Aim
Begin with the line containing "LEFT_PETALS, tissue, parts)" and end with the line containing "if empty is"; set down that block verbatim and nothing else.

Collected data
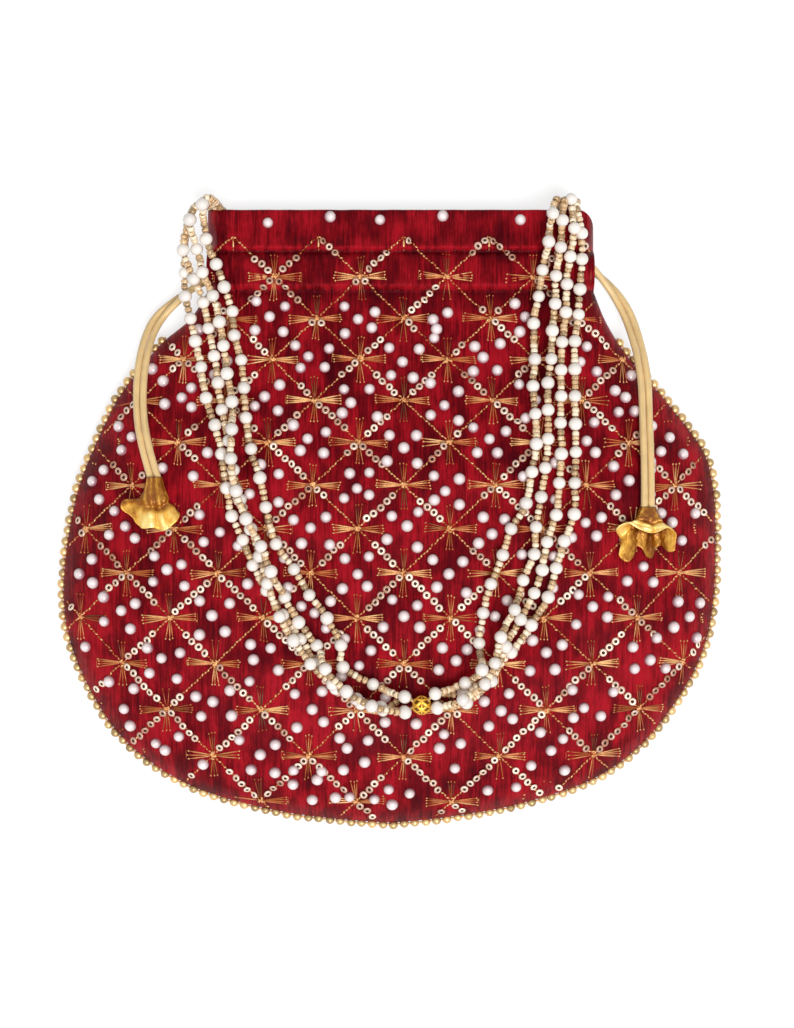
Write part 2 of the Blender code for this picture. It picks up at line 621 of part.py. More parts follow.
def strand_path(number):
    """The middle line of one strand: the bundle's route, offset, with its ends in the mouth.

    The four strands lie side by side, and two over two at the filigree bead and at the mouth.
    """
    dense = spline(np.array(HANDLE_ROUTE), ROUTE_STEPS)
    centre, spread = dense[:, :2] * MM, dense[:, 2]
    run = np.gradient(centre, axis=0)
    run = run / np.linalg.norm(run, axis=1)[:, None]
    normal = np.stack([-run[:, 1], run[:, 0]], axis=1)
    s = along(centre)
    from_bead = np.abs(s - s[HANDLE_BEAD_AT * ROUTE_STEPS])
    from_end = np.minimum(s, s[-1] - s)
    paired = smoothstep(1 - (from_bead - CENTRE_BEAD) / PAIRING_RUN)
    in_bore = smoothstep(1 - (from_bead - CENTRE_BEAD_LENGTH / 2) / BORE_RUN)
    lane = LANES[number] * STRAND_SPACING * spread
    row = PAIR_LANES[number]
    tier = 1 if number < 2 else -1
    lane = lane * (1 - paired) + row * STRAND_SPACING * paired
    lane = lane * (1 - in_bore) + row * BORE_LANE * STRAND_THREAD * in_bore
    flat = centre + normal * lane[:, None]
    stacked = np.maximum(smoothstep(1 - (from_bead - CENTRE_BEAD - PAIRING_RUN) / STACKING_RUN),
                         smoothstep(1 - (from_end - STRAND_TAIL - PAIRING_RUN / 2) / STACKING_RUN))
    z = draped_height(flat, PEARL_R, STRAND_CLEARANCE) + (tier + 1) / 2 * STRAND_SPACING * stacked
    bore_z = draped_height(centre, PEARL_R, STRAND_CLEARANCE) + STRAND_SPACING / 2
    z = z * (1 - in_bore) + (bore_z + tier * BORE_LANE / 2 * STRAND_THREAD) * in_bore
    mouth_z = (FRONT_CHANNEL_Z + BACK_CHANNEL_Z) / 2 + tier * STRAND_THREAD
    out = smoothstep((from_end - MOUTH_RUN) / MOUTH_RISE)
    return np.column_stack([flat, z * out + mouth_z * (1 - out)])


def strand_profile(path):
    """Distances and radii along a strand: pearls with a neck of seed beads between them."""
    length = along(path)[-1]
    bead = along(path)[HANDLE_BEAD_AT * ROUTE_STEPS]
    first = bead + CENTRE_BEAD_LENGTH / 2 + GAP + PEARL_R
    centres = []
    for sign, limit in ((1, length - STRAND_TAIL), (-1, STRAND_TAIL)):
        at = bead + sign * (first - bead)
        while sign * (limit - at) > PEARL_R:
            centres.append(at)
            at += sign * STRAND_PITCH
    centres = np.sort(np.array(centres))
    bare = STRAND_TAIL - PEARL
    tail = [bare * share for share in TAIL_STOPS]
    stops, radii = list(tail), [STRAND_THREAD / 2] * len(tail)
    for at in centres:
        beside_bead = abs(abs(at - bead) - (first - bead)) < GAP
        neck = [SEED / 2, SEED / 2]
        if beside_bead and at < bead:
            neck[1] = STRAND_THREAD / 2
        if beside_bead and at > bead:
            neck[0] = STRAND_THREAD / 2
        stops += [at - PEARL_R, at, at + PEARL_R]
        radii += [neck[0], PEARL_R, neck[1]]
    stops += [length - at for at in reversed(tail)]
    radii += [STRAND_THREAD / 2] * len(tail)
    return np.array(stops), np.array(radii)


def handle_strand(number, mat, group):
    """One strand of the handle, its beads fused to their thread."""
    path = strand_path(number)
    stops, radii = strand_profile(path)
    name = f"handle_strand_{number + 1}"
    turned_along(name, at_distances(path, stops), radii, STRAND_SIDES, mat, group)


def centre_bead(mat, group):
    """The filigree bead that gathers the strands, with its bore along the handle."""
    centre = spline(np.array(HANDLE_ROUTE), ROUTE_STEPS)[:, :2] * MM
    height = draped_height(centre, PEARL_R, STRAND_CLEARANCE)
    at = HANDLE_BEAD_AT * ROUTE_STEPS
    place = (*centre[at], height[at] + STRAND_SPACING / 2)
    half = CENTRE_BEAD_LENGTH / 2
    slope = math.asin(min(1.0, half / (CENTRE_BEAD / 2)))
    turn = np.linspace(-slope, slope, 5)
    profile = [(CENTRE_BEAD / 2 * math.sin(a), max(CENTRE_BEAD / 2 * math.cos(a),
                CENTRE_BEAD_BORE / 2 + GAP)) for a in turn]
    profile += [(profile[-1][0], CENTRE_BEAD_BORE / 2), (profile[0][0], CENTRE_BEAD_BORE / 2)]
    sides = CENTRE_BEAD_SIDES
    points, faces = [], []
    for x, r in profile:
        for j in range(sides):
            a = 2 * math.pi * j / sides
            points.append((x, r * math.cos(a), r * math.sin(a)))
    for i in range(len(profile)):
        k = (i + 1) % len(profile)
        for j in range(sides):
            m = (j + 1) % sides
            faces.append([i * sides + j, i * sides + m, k * sides + m, k * sides + j])
    points = np.array(points) + np.array(place)
    mesh_object("centre_bead", points, faces, mat, group)


def cord_end(route, side):
    """One free end of a drawcord: the pair's route moved half a pair aside."""
    flat = spline([p[:2] for p in route], ROUTE_STEPS) * MM
    run = np.gradient(flat, axis=0)
    run = run / np.linalg.norm(run, axis=1)[:, None]
    flat = flat + np.stack([-run[:, 1], run[:, 0]], axis=1) * side * CORD_PAIR / 2
    rest = draped_height(flat, CORD_R, CORD_CLEARANCE)
    heights = [p[2] * MM for p in route if len(p) == 3]
    lands = len(heights) * ROUTE_STEPS
    knots = np.arange(len(heights) + 1) * ROUTE_STEPS
    steps = np.arange(len(flat))
    free = np.interp(steps, knots, [*heights, rest[lands]])
    return np.column_stack([flat, np.where(steps < lands, free, rest)])


def drawcord_path(mirror, route):
    """A whole drawcord: tassel, front channel, round the far side, back channel, tassel."""
    left = NECK_SHIFT - NECK_WIDTH / 2
    right = NECK_SHIFT + NECK_WIDTH / 2
    near, far = (left, right) if mirror < 0 else (right, left)
    lane = CHANNEL_Y + CORD_LANE * mirror
    turn_r = (FRONT_CHANNEL_Z - BACK_CHANNEL_Z) / 2
    turn_x = far + mirror * (turn_r + CORD_R + TURN_CLEARANCE)
    middle_z = (FRONT_CHANNEL_Z + BACK_CHANNEL_Z) / 2
    swing = np.radians(np.linspace(90, -90, 7))
    around = [(turn_x - mirror * turn_r * math.cos(a), lane, middle_z + turn_r * math.sin(a))
              for a in swing]
    inside, beyond = near - mirror * CORD_ENTRY, near + mirror * CORD
    front = [(beyond, lane, FRONT_CHANNEL_Z), (inside, lane, FRONT_CHANNEL_Z)]
    back = [(inside, lane, BACK_CHANNEL_Z), (beyond, lane, BACK_CHANNEL_Z)]
    inner, outer = (1, -1) if mirror < 0 else (-1, 1)
    first = cord_end(route, inner)[::-1][::CORD_KNOTS]
    last = cord_end(route, outer)[::CORD_KNOTS]
    knots = np.vstack([first, front, around, back, last])
    dense = spline(knots, 6)
    count = int(along(dense)[-1] / CORD_STEP)
    return at_distances(dense, np.linspace(0, along(dense)[-1], count))


def tube(name, path, diameter, mat, group):
    """A plain cord: a straight-run curve with a round section and closed ends."""
    curve = bpy.data.curves.new(name, "CURVE")
    curve.dimensions = "3D"
    curve.bevel_depth = diameter / 2
    curve.bevel_resolution = CORD_BEVEL
    curve.use_fill_caps = True
    line = curve.splines.new("POLY")
    line.points.add(len(path) - 1)
    for point, co in zip(line.points, path):
        point.co = (*map(float, co), 1.0)
    curve.materials.append(mat)
    obj = bpy.data.objects.new(name, curve)
    group.objects.link(obj)
    return obj


def tassel_cap(name, route, aim, petals, mat, group):
    """A flower-shaped cap of gold cloth: a collar that opens into petals round a hollow."""
    end = np.array(route[-1][:2]) * MM
    aim = np.array(aim) / np.linalg.norm(aim)
    across = np.array([-aim[1], aim[0]])
    start = end + aim * (GAP + RIDGE_HEIGHT / 5)
    half = CAP_WIDTH / 2
    sides = CAP_SIDES
    points, faces = [], []
    turn = 2 * math.pi * np.arange(sides) / sides
    floor = draped_height(np.vstack([start, start + aim * CAP_LENGTH]), 0.0, GAP)
    middle = floor[0] + CAP_OUTER[0][1] * half
    for share, width in CAP_OUTER + CAP_INNER:
        flare = max(0.0, (share - PETAL_START) / (1 - PETAL_START))
        radius = width * half * (1 + PETAL_SWELL * flare * np.cos(petals * turn))
        reach = share * CAP_LENGTH * (1 + PETAL_NOTCH * flare * (np.cos(petals * turn) - 1))
        place = start[None] + aim[None] * reach[:, None]
        place = place + across[None] * (radius * np.cos(turn))[:, None]
        height = middle + (floor[1] - floor[0]) * share + radius * np.sin(turn) * CAP_FLATNESS
        height = np.maximum(height, front_height(place[:, 0], place[:, 1]) + RIDGE_HEIGHT + GAP)
        points.append(np.column_stack([place, height]))
    rings = len(points)
    for i in range(rings - 1):
        for j in range(sides):
            k = (j + 1) % sides
            faces.append([i * sides + j, i * sides + k, (i + 1) * sides + k, (i + 1) * sides + j])
    faces.append(list(range(sides)))
    faces.append([(rings - 1) * sides + j for j in range(sides)])
    mesh_object(name, np.vstack(points), faces, mat, group)


def main():
    clear_scene()
    parts = collection("potli_bag")
    cutters = collection("cutters")
    brocade = material("brocade", (0.26, 0.008, 0.02), 0.45)
    satin = material("lining_satin", (0.22, 0.01, 0.02), 0.55)
    gilt = material("gilt_beads", (0.52, 0.40, 0.16), 0.3, 1.0)
    pearl = material("pearl_strands", (0.93, 0.86, 0.74), 0.2)
    filigree = material("filigree_gold", (0.78, 0.48, 0.08), 0.25, 1.0)
    cord = material("satin_cord", (0.74, 0.54, 0.27), 0.5)
    tissue = material("gold_tissue", (0.62, 0.30, 0.02), 0.3, 0.6)
    front_panel(brocade, parts, cutters)
    back_panel(brocade, parts, cutters)
    lining("front_lining", True, satin, parts)
    lining("back_lining", False, satin, parts)
    bead_edging(gilt, parts)
    for number in range(4):
        handle_strand(number, pearl, parts)
    centre_bead(filigree, parts)
    tube("drawcord_left", drawcord_path(-1, LEFT_CORD_ROUTE), CORD, cord, parts)
    tube("drawcord_right", drawcord_path(1, RIGHT_CORD_ROUTE), CORD, cord, parts)
    tassel_cap("tassel_left", LEFT_CORD_ROUTE, LEFT_CAP_AIM, LEFT_PETALS, tissue, parts)
    tassel_cap("tassel_right", RIGHT_CORD_ROUTE, RIGHT_CAP_AIM, RIGHT_PETALS, tissue, parts)


main()
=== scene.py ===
"""Potli bag, dressed: silk panels, embroidery, bead strands, satin cords and tissue flowers.

The bag lies in the XY plane with its mouth towards +Y and its back on z = 0. Every piece is worked
out as arrays from the same outline, heights and routes as the solids that it stands for.
"""
import math

import bpy
import numpy as np
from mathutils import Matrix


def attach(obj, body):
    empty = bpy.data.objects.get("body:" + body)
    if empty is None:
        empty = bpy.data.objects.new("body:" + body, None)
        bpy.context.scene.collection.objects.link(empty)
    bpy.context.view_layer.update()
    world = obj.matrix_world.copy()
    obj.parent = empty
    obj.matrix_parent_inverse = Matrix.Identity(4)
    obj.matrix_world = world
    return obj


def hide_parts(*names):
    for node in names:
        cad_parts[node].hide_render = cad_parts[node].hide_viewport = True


bl_info = {
    "name": "Potli Bag",
    "version": (1, 0, 0),
    "blender": (4, 5, 0),
    "location": "3D View > Sidebar > Potli Bag",
    "description": "Builds a beaded silk drawstring bag, piece by piece",
    "category": "Add Mesh",
}

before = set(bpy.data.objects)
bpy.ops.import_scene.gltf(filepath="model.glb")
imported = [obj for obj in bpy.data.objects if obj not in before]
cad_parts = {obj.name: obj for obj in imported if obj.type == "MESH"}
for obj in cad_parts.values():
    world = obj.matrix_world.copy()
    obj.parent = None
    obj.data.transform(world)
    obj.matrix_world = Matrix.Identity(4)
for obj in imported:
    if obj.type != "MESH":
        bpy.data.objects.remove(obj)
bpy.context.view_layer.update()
MM = 0.001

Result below
    tassel_cap("tassel_left", LEFT_CORD_ROUTE, LEFT_CAP_AIM, LEFT_PETALS, tissue, parts)
    tassel_cap("tassel_right", RIGHT_CORD_ROUTE, RIGHT_CAP_AIM, RIGHT_PETALS, tissue, parts)


main()
=== scene.py ===
"""Potli bag, dressed: silk panels, embroidery, bead strands, satin cords and tissue flowers.

The bag lies in the XY plane with its mouth towards +Y and its back on z = 0. Every piece is worked
out as arrays from the same outline, heights and routes as the solids that it stands for.
"""
import math

import bpy
import numpy as np
from mathutils import Matrix


def attach(obj, body):
    empty = bpy.data.objects.get("body:" + body)
    if empty is None:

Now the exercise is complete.